I consider this chapter of my life the ultimate lesson in divine timing. The lonely road of infertility; the anxiety riddled adoption process; the blessed birth of my son- all happened exactly how and when they were supposed to. I was meant to be a mom. Specifically, my little Scorpion King’s mom. He needed to grow in the womb of another to bless me with the gift of being his mommy. He wouldn’t be him if he grew from my body, and I’m so incredibly grateful for our journey and for the woman who held him in her heart and womb space until we could be together. The body I deemed a lemon gets to sip, hold and love on the sweetest glass of lemonade every single day bc of the way it “wouldn’t work”. Turns out, it was working exactly how it was supposed to for the soul journey our family is on.

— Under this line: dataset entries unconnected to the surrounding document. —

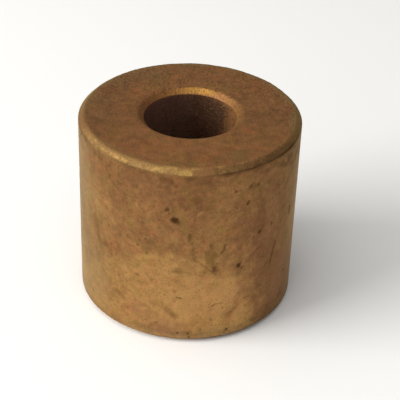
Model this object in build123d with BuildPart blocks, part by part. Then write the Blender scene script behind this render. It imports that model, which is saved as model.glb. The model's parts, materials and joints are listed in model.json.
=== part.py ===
from build123d import *
import os

# Shaft bushing: a thick plain sleeve, pressed and sintered from bronze powder in one piece.
# It is a body of revolution about Z and stands on its lower end face, whose centre is the origin.
# Both ends are alike. Sizes are in millimetres.

# Driving dimensions
bore_diameter = 10.0  # runs on the shaft
outside_diameter = 24.0  # sits in the housing
length = 22.0  # from end face to end face
rim_chamfer = 0.6  # at 45 degrees, round the outside of each end
mouth_chamfer = 0.6  # at 45 degrees, round each mouth of the bore
edge_round = 0.15  # radius that tumbling leaves on every edge

wall = (outside_diameter - bore_diameter) / 2


# Bushing, turned about Z from half of its section
with BuildPart() as bushing:
    with BuildSketch(Plane.XZ) as wall_section:
        with Locations((bore_diameter / 2, 0)):
            Rectangle(wall, length, align=(Align.MIN, Align.MIN))
        corners = wall_section.vertices().group_by(Axis.X)
        chamfer(corners[0], length=mouth_chamfer)
        chamfer(corners[-1], length=rim_chamfer)
        fillet(wall_section.vertices(), radius=edge_round)
    revolve(axis=Axis.Z)


# Export
os.makedirs("parts", exist_ok=True)
bushing.part.label = "bushing"
export_step(bushing.part, "parts/bushing.step")
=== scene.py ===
import json
import math
import random
from types import SimpleNamespace

import bmesh
import bpy
from bpy.props import FloatProperty, FloatVectorProperty, IntProperty, PointerProperty
from bpy.types import Operator, Panel, PropertyGroup
from mathutils import Matrix, Vector, kdtree, noise


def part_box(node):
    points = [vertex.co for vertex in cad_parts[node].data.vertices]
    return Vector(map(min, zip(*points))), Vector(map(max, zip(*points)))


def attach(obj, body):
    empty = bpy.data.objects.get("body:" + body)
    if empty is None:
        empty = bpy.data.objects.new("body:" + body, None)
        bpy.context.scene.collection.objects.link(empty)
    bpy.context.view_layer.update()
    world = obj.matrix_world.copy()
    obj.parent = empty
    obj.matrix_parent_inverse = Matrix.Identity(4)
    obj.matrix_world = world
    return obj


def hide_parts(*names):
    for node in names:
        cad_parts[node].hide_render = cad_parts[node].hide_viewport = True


bl_info = {
    "name": "Sintered Bronze Bushing",
    "version": (1, 0, 0),
    "blender": (4, 5, 0),
    "location": "3D View > Sidebar > Bushing",
    "description": "Builds an aged sintered bronze shaft bushing on a pale studio floor",
    "category": "Add Mesh",
}

# The frame gives the sizes, in metres
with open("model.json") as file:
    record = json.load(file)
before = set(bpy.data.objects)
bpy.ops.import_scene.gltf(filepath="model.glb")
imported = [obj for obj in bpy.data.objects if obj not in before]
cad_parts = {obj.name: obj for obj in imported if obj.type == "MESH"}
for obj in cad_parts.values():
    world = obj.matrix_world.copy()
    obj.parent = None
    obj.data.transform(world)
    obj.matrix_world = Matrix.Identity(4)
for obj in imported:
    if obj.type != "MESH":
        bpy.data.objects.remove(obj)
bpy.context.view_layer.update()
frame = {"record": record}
body_low, body_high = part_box("bushing")
mounts = {mount["name"]: mount for mount in frame["record"]["mounts"]}
MM = 0.001
LENGTH = body_high.z - body_low.z
OUTSIDE_RADIUS = mounts["outside"]["dims"]["r_mm"] * MM
BORE_RADIUS = mounts["bore"]["dims"]["r_mm"] * MM
CHAMFER = (LENGTH - mounts["bore"]["dims"]["length_mm"] * MM) / 2

# Half of the turn that the section makes at each corner
HALF_BEND = math.radians(22.5)
# How far from an edge of an end face its chips reach, and how deep they are where they are deepest
CHIP_REACH = 0.7 * MM
CHIP_DEPTH = 0.045 * MM
# How far the bare metal and painted highlight of a rim or a mouth can reach, and the dirt and painted shade
# on the wall beside a rim
BARE_AND_HIGHLIGHT_REACH = 0.8 * MM
DIRT_AND_SHADE_REACH = 1.2 * MM
# The faces are divided this far round a mark, first in a wide ring and then in a narrow one
MARK_RINGS = (0.00016, 0.00006)
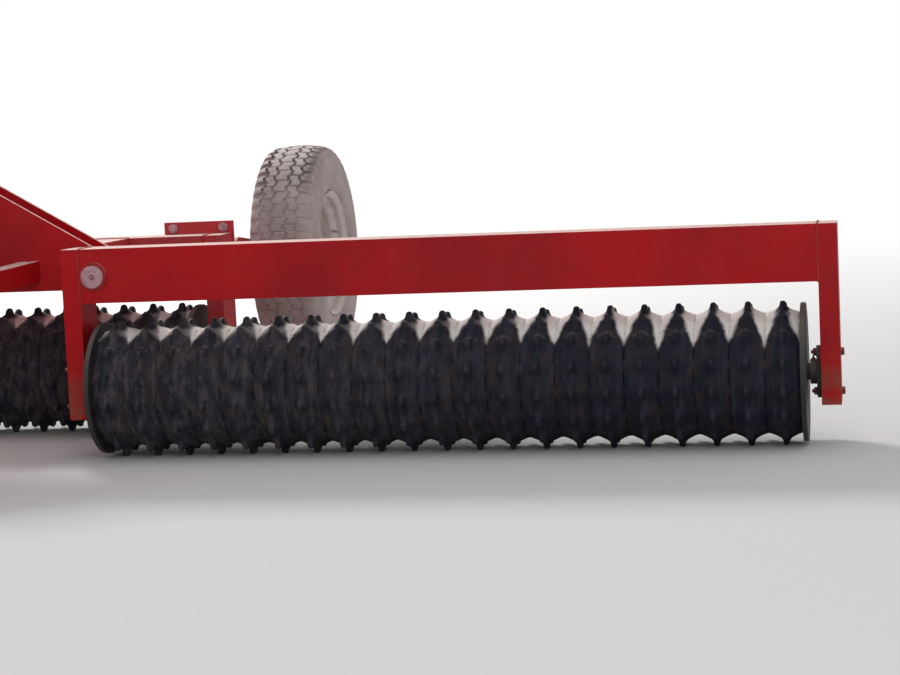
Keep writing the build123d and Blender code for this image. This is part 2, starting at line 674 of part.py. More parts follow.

These days I treasure my birthmark. It’s a reminder of my past life… a life where I felt broken and faulty bc of the vacancy in this space. The mental and physical pain I’ve experienced for an anatomy that functions in mysterious ways. I wear it with pride like a badge of honor.
The physical branding of my Cancer Moon. My witch mark. A token of a womb that needs to heal. A reminder that motherhood takes her shape in various ways in various bodies… that I am a Divine Mother.